CAD and scene scripts
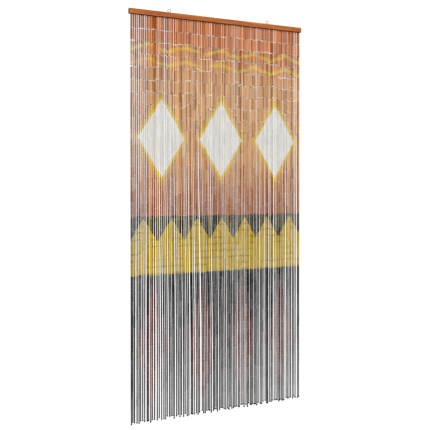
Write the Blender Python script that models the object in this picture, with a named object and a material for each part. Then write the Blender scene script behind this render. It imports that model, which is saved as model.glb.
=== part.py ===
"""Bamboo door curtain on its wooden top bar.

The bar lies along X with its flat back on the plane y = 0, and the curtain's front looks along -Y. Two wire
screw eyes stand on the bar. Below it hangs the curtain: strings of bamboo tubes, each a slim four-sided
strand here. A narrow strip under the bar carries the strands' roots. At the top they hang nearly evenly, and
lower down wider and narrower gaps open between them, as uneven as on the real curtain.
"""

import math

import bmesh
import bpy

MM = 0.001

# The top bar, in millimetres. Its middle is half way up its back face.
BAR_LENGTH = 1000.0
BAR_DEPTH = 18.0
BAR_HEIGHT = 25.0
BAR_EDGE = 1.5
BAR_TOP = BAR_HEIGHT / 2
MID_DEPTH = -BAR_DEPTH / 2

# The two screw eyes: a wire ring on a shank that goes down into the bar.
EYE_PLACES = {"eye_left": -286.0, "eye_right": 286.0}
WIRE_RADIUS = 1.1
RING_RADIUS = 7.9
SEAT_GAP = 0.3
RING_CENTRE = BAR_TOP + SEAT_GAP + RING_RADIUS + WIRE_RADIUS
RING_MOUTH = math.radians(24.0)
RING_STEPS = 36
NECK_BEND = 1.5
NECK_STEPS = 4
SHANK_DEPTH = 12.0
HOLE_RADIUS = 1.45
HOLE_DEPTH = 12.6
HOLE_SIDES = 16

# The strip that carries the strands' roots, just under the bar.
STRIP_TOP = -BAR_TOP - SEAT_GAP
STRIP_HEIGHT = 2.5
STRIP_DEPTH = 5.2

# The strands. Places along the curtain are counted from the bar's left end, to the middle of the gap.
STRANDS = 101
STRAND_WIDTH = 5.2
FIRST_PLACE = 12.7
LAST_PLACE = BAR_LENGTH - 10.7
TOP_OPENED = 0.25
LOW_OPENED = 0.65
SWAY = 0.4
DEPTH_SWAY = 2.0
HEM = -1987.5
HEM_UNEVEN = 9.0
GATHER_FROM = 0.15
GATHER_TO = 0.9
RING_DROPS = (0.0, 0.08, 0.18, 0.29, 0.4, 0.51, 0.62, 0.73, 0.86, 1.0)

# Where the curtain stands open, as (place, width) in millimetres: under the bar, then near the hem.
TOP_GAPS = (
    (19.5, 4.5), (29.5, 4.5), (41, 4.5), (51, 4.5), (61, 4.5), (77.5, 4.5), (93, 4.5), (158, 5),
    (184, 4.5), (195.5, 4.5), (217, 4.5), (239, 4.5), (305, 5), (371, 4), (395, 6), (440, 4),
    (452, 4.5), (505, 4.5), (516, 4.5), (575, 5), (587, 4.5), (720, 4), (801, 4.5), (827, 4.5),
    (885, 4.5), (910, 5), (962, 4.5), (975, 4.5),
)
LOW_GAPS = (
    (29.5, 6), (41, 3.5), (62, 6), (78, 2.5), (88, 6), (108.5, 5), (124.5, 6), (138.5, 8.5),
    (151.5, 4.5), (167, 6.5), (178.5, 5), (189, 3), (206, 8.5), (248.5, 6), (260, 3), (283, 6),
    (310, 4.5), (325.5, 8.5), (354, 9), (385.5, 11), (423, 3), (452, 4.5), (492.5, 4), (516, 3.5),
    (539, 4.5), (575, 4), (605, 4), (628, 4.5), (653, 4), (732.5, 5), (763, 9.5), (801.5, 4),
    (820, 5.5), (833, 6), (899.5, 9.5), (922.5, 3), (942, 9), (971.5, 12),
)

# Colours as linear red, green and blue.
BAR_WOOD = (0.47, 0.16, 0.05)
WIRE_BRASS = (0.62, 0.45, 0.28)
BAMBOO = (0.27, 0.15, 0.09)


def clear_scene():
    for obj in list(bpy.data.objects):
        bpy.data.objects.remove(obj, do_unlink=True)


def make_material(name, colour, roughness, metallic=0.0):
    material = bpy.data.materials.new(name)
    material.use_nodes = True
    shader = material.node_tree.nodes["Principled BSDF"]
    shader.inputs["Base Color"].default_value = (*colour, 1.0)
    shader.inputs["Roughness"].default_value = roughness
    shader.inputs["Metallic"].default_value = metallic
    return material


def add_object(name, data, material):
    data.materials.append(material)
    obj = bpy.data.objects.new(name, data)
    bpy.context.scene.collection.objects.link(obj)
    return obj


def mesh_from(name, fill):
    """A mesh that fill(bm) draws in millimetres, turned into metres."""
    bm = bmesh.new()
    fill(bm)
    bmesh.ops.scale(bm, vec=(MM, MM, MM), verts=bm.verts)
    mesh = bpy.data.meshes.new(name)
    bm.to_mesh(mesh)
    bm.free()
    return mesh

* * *

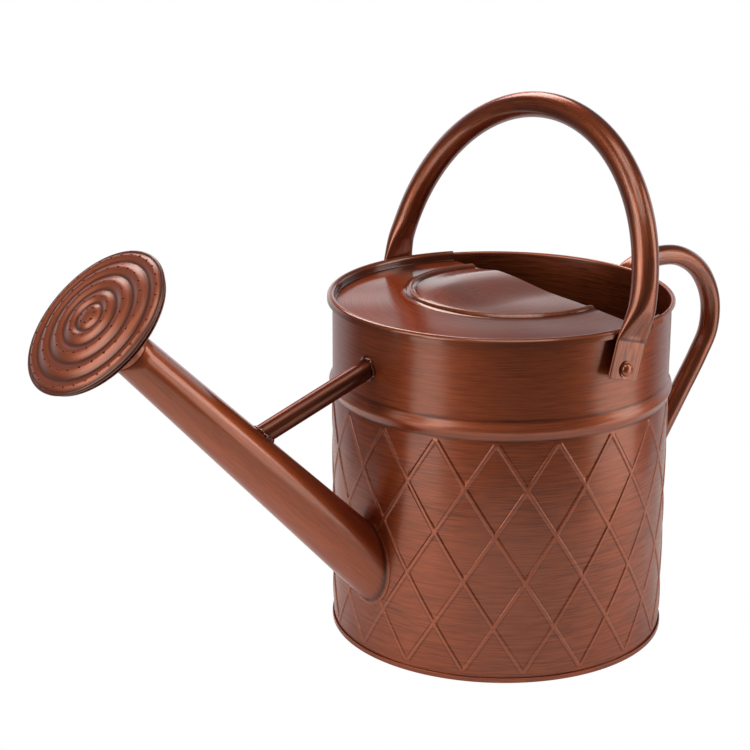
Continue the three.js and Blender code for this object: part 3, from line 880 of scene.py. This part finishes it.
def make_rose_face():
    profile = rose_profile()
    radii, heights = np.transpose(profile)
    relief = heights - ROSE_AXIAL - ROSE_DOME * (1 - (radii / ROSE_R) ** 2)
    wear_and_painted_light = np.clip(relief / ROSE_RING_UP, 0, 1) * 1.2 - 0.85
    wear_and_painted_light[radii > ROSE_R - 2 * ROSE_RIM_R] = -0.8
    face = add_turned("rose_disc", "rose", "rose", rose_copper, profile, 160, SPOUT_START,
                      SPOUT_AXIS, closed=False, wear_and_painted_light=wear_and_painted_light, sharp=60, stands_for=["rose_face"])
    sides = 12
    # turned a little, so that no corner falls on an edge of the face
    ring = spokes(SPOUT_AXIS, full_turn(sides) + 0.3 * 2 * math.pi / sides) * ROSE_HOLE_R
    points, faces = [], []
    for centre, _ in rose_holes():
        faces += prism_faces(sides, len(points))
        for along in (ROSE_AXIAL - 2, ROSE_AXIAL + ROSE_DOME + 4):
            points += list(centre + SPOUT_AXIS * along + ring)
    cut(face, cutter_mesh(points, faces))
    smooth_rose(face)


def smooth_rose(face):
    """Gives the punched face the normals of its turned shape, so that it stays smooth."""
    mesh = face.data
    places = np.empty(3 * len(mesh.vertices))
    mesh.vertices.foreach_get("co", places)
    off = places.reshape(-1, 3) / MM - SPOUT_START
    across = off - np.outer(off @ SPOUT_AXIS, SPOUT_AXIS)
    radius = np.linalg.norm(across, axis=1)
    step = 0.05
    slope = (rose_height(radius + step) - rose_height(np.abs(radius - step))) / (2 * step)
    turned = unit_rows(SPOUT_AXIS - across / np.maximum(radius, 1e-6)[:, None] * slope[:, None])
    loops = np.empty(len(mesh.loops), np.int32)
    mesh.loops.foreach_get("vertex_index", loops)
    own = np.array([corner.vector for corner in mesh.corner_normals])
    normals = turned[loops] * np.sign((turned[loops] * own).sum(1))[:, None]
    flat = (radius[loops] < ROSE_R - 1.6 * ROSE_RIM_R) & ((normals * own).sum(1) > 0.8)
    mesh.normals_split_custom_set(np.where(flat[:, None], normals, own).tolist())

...

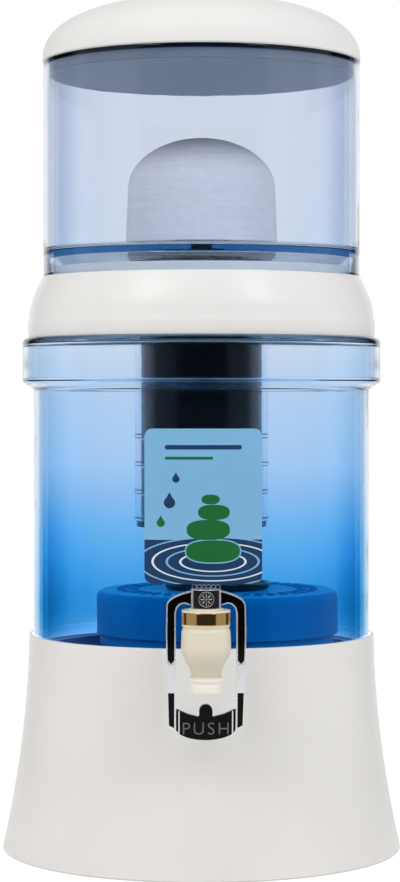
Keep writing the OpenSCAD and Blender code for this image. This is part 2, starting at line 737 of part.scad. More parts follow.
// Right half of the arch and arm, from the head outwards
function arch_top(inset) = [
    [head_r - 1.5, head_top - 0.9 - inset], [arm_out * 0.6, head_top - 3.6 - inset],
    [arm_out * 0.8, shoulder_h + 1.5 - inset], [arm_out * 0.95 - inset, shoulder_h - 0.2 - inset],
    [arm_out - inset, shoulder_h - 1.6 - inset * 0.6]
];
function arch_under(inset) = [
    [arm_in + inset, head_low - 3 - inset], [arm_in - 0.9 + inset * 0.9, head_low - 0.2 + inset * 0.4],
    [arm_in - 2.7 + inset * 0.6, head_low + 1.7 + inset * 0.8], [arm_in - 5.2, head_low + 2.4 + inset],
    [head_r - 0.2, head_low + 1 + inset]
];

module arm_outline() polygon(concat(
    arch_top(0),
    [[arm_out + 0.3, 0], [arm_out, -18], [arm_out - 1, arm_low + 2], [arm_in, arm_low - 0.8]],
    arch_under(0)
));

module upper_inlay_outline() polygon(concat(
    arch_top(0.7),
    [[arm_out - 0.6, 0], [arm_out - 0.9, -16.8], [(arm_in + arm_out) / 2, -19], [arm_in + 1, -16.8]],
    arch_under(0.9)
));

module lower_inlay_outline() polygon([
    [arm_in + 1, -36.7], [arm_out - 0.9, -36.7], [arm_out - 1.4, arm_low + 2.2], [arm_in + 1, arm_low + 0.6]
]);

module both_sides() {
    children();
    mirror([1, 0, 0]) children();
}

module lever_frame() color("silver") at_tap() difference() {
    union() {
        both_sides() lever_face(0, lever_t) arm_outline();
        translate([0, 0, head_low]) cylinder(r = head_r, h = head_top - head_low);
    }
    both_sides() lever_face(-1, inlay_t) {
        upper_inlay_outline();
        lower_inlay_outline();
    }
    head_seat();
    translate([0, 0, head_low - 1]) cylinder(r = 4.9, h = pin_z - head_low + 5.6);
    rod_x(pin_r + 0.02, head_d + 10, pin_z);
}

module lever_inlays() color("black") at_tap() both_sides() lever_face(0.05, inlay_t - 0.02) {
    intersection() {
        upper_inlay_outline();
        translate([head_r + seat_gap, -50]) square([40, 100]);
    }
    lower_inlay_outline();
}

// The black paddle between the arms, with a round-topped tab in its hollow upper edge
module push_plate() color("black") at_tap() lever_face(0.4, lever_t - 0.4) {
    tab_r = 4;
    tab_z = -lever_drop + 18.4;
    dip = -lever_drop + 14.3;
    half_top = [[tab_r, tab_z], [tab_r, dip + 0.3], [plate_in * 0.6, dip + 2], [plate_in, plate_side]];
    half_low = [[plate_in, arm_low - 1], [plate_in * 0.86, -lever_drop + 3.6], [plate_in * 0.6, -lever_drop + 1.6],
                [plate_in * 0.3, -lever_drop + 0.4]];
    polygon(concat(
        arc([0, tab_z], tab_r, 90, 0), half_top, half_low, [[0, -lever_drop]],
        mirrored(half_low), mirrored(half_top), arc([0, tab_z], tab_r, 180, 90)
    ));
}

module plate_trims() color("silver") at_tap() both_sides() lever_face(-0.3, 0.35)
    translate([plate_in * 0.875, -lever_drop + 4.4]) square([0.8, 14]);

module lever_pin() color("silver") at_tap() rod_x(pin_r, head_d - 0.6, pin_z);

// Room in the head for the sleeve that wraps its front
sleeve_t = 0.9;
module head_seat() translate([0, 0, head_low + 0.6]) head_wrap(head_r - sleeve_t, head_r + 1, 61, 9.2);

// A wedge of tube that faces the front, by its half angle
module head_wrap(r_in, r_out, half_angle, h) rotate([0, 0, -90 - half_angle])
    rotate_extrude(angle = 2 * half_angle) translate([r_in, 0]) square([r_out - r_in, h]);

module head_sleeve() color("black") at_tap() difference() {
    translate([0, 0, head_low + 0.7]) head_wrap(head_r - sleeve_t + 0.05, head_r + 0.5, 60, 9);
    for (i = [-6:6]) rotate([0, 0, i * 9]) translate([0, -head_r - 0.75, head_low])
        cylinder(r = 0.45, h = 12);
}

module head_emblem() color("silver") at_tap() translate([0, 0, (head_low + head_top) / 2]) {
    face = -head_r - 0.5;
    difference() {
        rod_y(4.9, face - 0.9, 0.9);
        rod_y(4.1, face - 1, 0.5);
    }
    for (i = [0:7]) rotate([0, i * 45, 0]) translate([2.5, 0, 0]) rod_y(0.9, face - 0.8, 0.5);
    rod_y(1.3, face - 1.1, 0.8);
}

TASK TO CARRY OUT
From the entries above, give again exactly the lines running from the line with "Write the Blender Python" to the line with "wooden top bar."; include both of those lines.

CORRECT RESPONSE
Write the Blender Python script that models the object in this picture, with a named object and a material for each part. Then write the Blender scene script behind this render. It imports that model, which is saved as model.glb.
=== part.py ===
"""Bamboo door curtain on its wooden top bar.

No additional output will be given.